Is An Unreliable Narrator Powering Your Story?

In literature, an unreliable narrator is one who is compromised. He or she is either deliberately deceptive or unintentionally misguided, forcing the reader to question the credibility of the storyteller. Either from ignorance or self-interest, this narrator speaks with a bias, makes mistakes, or even lies.

We all have our internal narrator, the persona or voice that processes our lives into a narrative. The result is the story that evolves from the things that happen to and around us. The question is, “how reliable is your narrator?”

In fiction, authors either offer clues gradually to discredit the narrator, or we know immediately. We likely have our own clues about the accuracy of our internal narrator. That is, if we pay attention to the clues.

Here is how one professor of literature describes the unreliable character:

The evidence will probably be in the way other characters are written, or the way certain events in the story pan out. It can be in the reaction from or dialogue with other characters and the disparity between it and the inner monologue of the narrator. Whatever the case, once you’ve picked up on those clues, the story changes. It requires a little more attention to detail than it did before.

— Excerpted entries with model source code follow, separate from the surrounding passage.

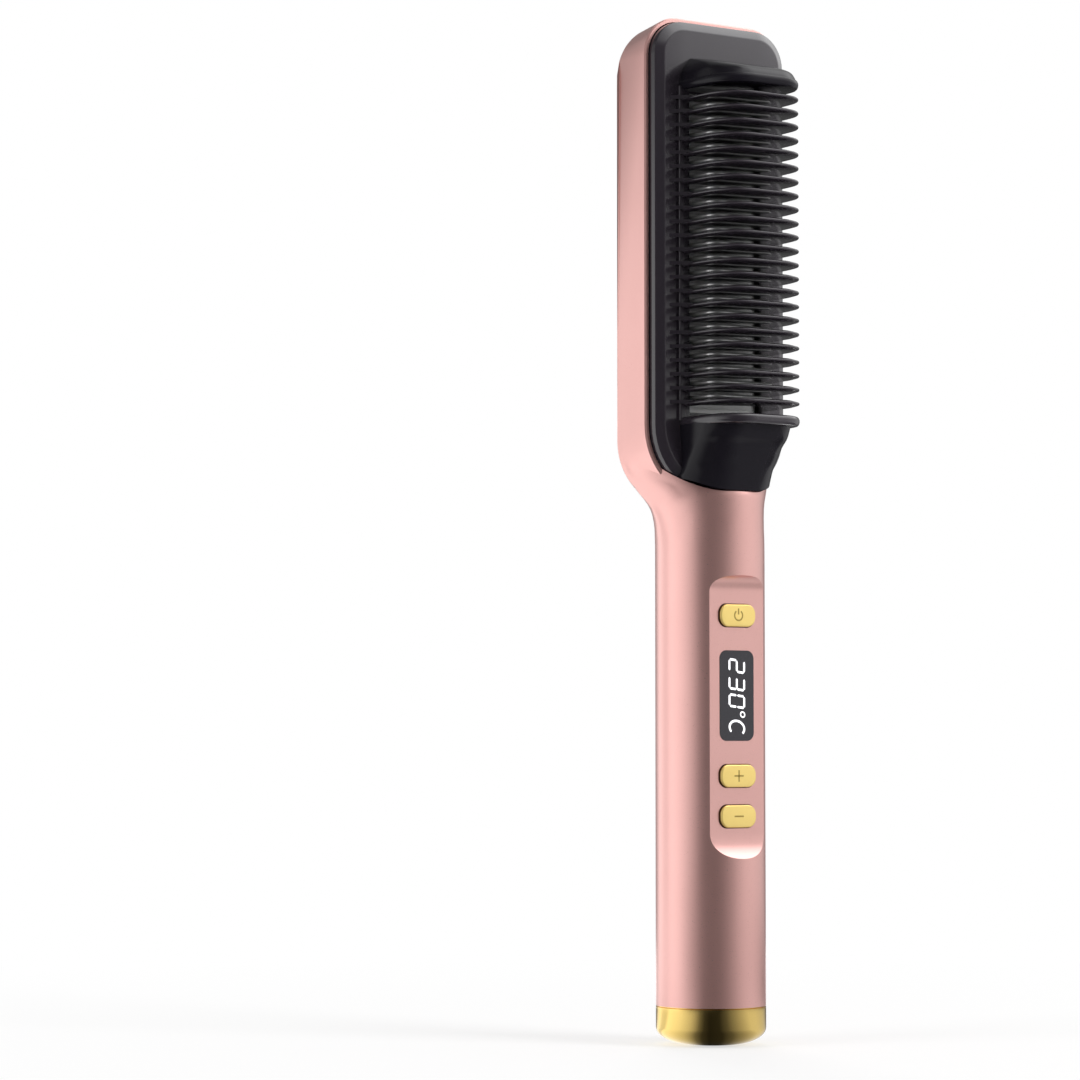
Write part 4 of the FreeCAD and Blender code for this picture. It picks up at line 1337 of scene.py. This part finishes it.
def makeFloor():
    # white far off, matte near the brush; in the brush's gloss it shows tones of its own
    size = floorLook["size"] / 2
    mesh = bpy.data.meshes.new("floor")
    mesh.from_pydata([(-size, -size, 0), (size, -size, 0), (size, size, 0), (-size, size, 0)], [],
                     [(0, 1, 2, 3)])
    floor = addObject("floor", mesh)
    floor.location.z = cadLow.z - floorLook["under"]
    material, graph = newMaterial("paleFloor")
    turn, height, distance = towards(graph)
    matte = graph.node("ShaderNodeBsdfDiffuse", {}, {"Color": grey(floorLook["matte"])})
    near = graph.node("ShaderNodeAddShader", {}, {0: matte, 1: glowOf(graph, grey(1.0), floorLook["glow"])})
    fade = shareAlong(graph, distance, floorLook["fade"], "LINEAR")
    shown = mixShader(graph, fade, near, glowOf(graph, grey(1.0), 1.0))
    plain = graph.node("ShaderNodeBsdfDiffuse", {}, {"Color": grey(floorLook["diffuse"])})
    tone = fadeAcross(graph, distance, "spread", toneRow(graph, turn, "low"), toneRow(graph, turn, "far"))
    unseen = mixShader(graph, rayKind(graph, "Glossy"), plain, glowOf(graph, tone, floorLook["mirrored"]))
    endTree(graph, mixShader(graph, rayKind(graph, "Camera"), unseen, shown))
    mesh.materials.append(material)


def makeTent():
    steps = tent["steps"]
    vertices = []
    for k in range(steps):
        for z in (tent["foot"], tent["height"]):
            vertices.append(aroundAxis(360 * k / steps, tent["radius"], z))
    faces = [tuple(range(1, 2 * steps, 2))]
    for k in range(steps):
        a = 2 * k
        b = 2 * ((k + 1) % steps)
        faces.append((a, b, b + 1, a + 1))
    mesh = bpy.data.meshes.new("reflectors")
    mesh.from_pydata(vertices, [], faces)
    reflectors = addObject("reflectors", mesh)
    material, graph = newMaterial("reflectorGlow")
    turn, height, distance = towards(graph)
    low, high, top = (toneRow(graph, turn, row) for row in ("low", "high", "top"))
    ring = fadeAcross(graph, height, "rise", low, high)
    aside = (distance ** 2 - height ** 2) ** 0.5
    lid = fadeAcross(graph, aside, "lidHole", grey(tent["lidCentre"]), top)
    tone = fadeAcross(graph, height, "lid", ring, lid)
    endTree(graph, glowOf(graph, tone, 1.0))
    mesh.materials.append(material)
    reflectors.visible_camera = False
    reflectors.visible_diffuse = False
    reflectors.visible_shadow = False
    reflectors.visible_transmission = False


makeCamera()
makeWorld()
makeFloor()
makeTent()
for name, numbers in lamps.items():
    makeLamp(name, *numbers)
scene.view_settings.view_transform = "Standard"

print("scene ready")
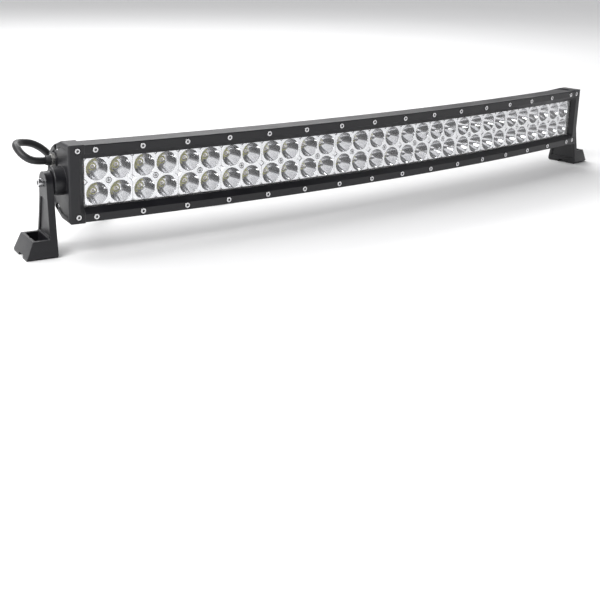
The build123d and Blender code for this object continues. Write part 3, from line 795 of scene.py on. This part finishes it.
CABLE_DIAMETER = 0.0075
CABLE_ROUTE = [
    (-0.39364, 0.02626, 0.08700), (-0.40454, 0.02770, 0.08700), (-0.41305, 0.03310, 0.09210),
    (-0.41540, 0.04230, 0.09830), (-0.41250, 0.05290, 0.10080), (-0.40370, 0.06040, 0.10020),
    (-0.39120, 0.06320, 0.09790), (-0.37760, 0.06670, 0.09020), (-0.36400, 0.07070, 0.07620),
    (-0.35000, 0.07500, 0.05850), (-0.33300, 0.08050, 0.03800), (-0.31200, 0.08650, 0.01850),
    (-0.28700, 0.09100, 0.00375), (-0.25800, 0.09200, 0.00375), (-0.22800, 0.08850, 0.00550),
    (-0.19900, 0.08480, 0.00750), (-0.17900, 0.08400, 0.00750),
]
jacket, _ = coat_material(
    "cable_jacket_rubber", (0.012, 0.012, 0.013, 1), (0.024, 0.024, 0.026, 1), 0.45, 1400.0, 0.00006, 0.1,
    0.0003, (0.05, 0.05, 0.05, 1)
)
cable_line = bpy.data.curves.new("power_cable_line", "CURVE")
cable_line.dimensions = "3D"
cable_line.bevel_depth = CABLE_DIAMETER / 2
cable_line.bevel_resolution = 6
cable_line.use_fill_caps = True
cable_line.resolution_u = 12
spline = cable_line.splines.new("NURBS")
spline.points.add(len(CABLE_ROUTE) - 1)
for point, place in zip(spline.points, CABLE_ROUTE):
    point.co = (*place, 1.0)
spline.order_u = 3
spline.use_endpoint_u = True
cable_line.materials.append(jacket)
cable = bpy.data.objects.new("power_cable_flex", cable_line)
bpy.context.scene.collection.objects.link(cable)
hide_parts("power_cable")
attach(cable, "lamp")

connector_plastic, _ = coat_material(
    "connector_plastic", (0.014, 0.014, 0.015, 1), (0.028, 0.028, 0.030, 1), 0.42, 1100.0, 0.00006, 0.3, 0.0004,
    (0.07, 0.07, 0.07, 1)
)
finish_node("cable_connector", connector_plastic)

# ---------------------------------------------------------------------------------------------------
# Swivel brackets: cast aluminium arms with a bolt foot, one at each end, coated black. A nylon washer
# lies between each and its cap, and one stainless socket bolt is both pivot and clamp.
# ---------------------------------------------------------------------------------------------------

bracket_coat, _ = coat_material(
    "bracket_black_coat", (0.007, 0.007, 0.009, 1), (0.016, 0.016, 0.019, 1), 0.4, 1300.0, 0.00009, 0.6,
    0.0008, EDGE_WEAR_AND_HIGHLIGHT_COAT
)
nylon, _ = coat_material(
    "washer_nylon", (0.02, 0.02, 0.022, 1), (0.04, 0.04, 0.043, 1), 0.5, 900.0, 0.00005, 0.2, 0.0003,
    (0.1, 0.1, 0.1, 1)
)
finish_node("left_bracket", bracket_coat)
finish_node("right_bracket", bracket_coat)
finish_node("pivot_washers", nylon)
finish_node("pivot_bolts", stainless)
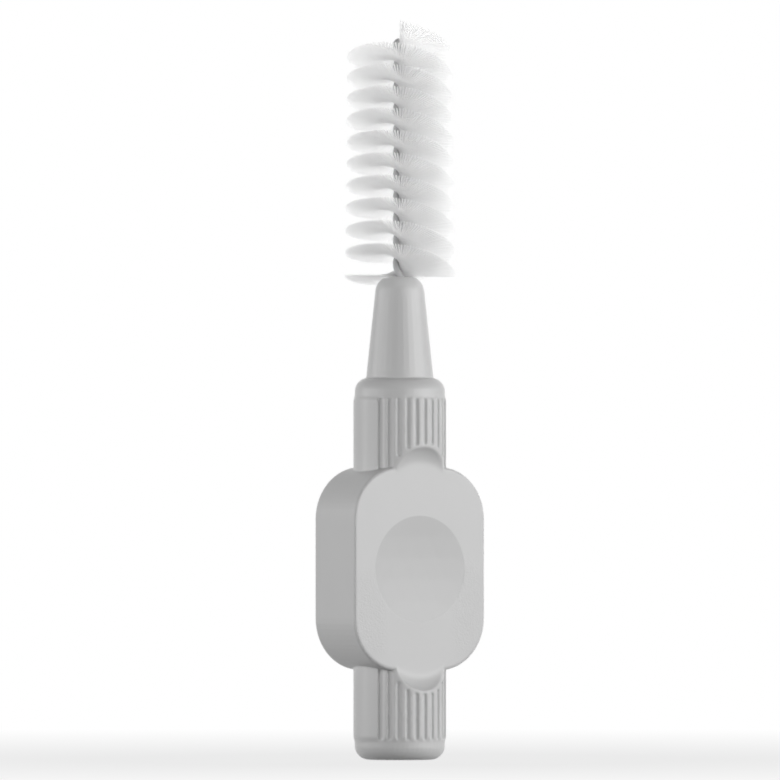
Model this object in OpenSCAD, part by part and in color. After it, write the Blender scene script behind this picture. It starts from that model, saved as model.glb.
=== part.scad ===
// Interdental brush: a moulded handle that holds a folded, twisted wire with bristles.
// The foot's end face is centred on the origin, the wire runs up +Z, and the grip's faces look along Y.

/* [Barrels] */
// Diameter of the two round barrels, over their ribs
barrel_d = 6.3; // [5.8:0.05:7.5]
// How far each barrel stands out past the grip plate
barrel_reach = 6.05; // [4.5:0.05:9]
// Diameter of the plain collars at the foot and at the shoulder
collar_d = 6.1; // [5.6:0.05:7]
// Length of each plain collar, its rounded edge included
collar_l = 1.24; // [1:0.02:2.4]
// Length of the slope from each collar up to its barrel
collar_slope_l = 0.26; // [0.06:0.02:0.4]
// Radius of the rounded edge at the foot and at the shoulder
collar_edge_r = 0.95; // [0.2:0.05:1]
// Number of grooves across each face of a barrel
groove_n = 11; // [3:2:11]
// Angle from one groove to the next, about the barrel's axis
groove_turn = 11.2; // [8:0.1:11.6]
// Width of a groove
groove_w = 0.24; // [0.1:0.02:0.34]
// Depth of a groove, measured inward from the barrel
groove_depth = 0.15; // [0.06:0.01:0.3]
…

When does your narrator become unreliable? What are his or her motivations? Perhaps when he or she is faced with something they don’t want to address? When they’re feeling defensive? Indignant? Trying to be persuasive?

There are, of course, different types of unreliable narrators; those who are fooling themselves, those who are fooling others, and a range in between.

Sarah Pinborough, The Guardian

There are different kinds of narrators. Do any of these seem familiar to you?

The Child

Children may tell their versions of a grown-up story through their limited understanding and experience. This ‘innocent’ might not have the emotional tools to make sense of the story.

The Outsider

If somebody is brought up in a certain way, their version of events will be skewed according to that culture.

The Traumatized

The narrator may be going through a difficult time in his or her life, or is suffering from a past trauma. They often want to protect themselves from painful memories.

The Self-Preservationist

The narrator is trying to protect him or herself, trying to persuade you that what he/she has done is not wrong. This is a narrator who deceives you to save his or her own skin.

It’s important not to blame yourself for trusting an unreliable interior narrator. Your narrator may simply lack all the information necessary to adequately translate the story, or s/he has a clear bias based on some of the features above.

What is important is to be careful in your trust of the narrator, and to discern the internal story that is unfolding.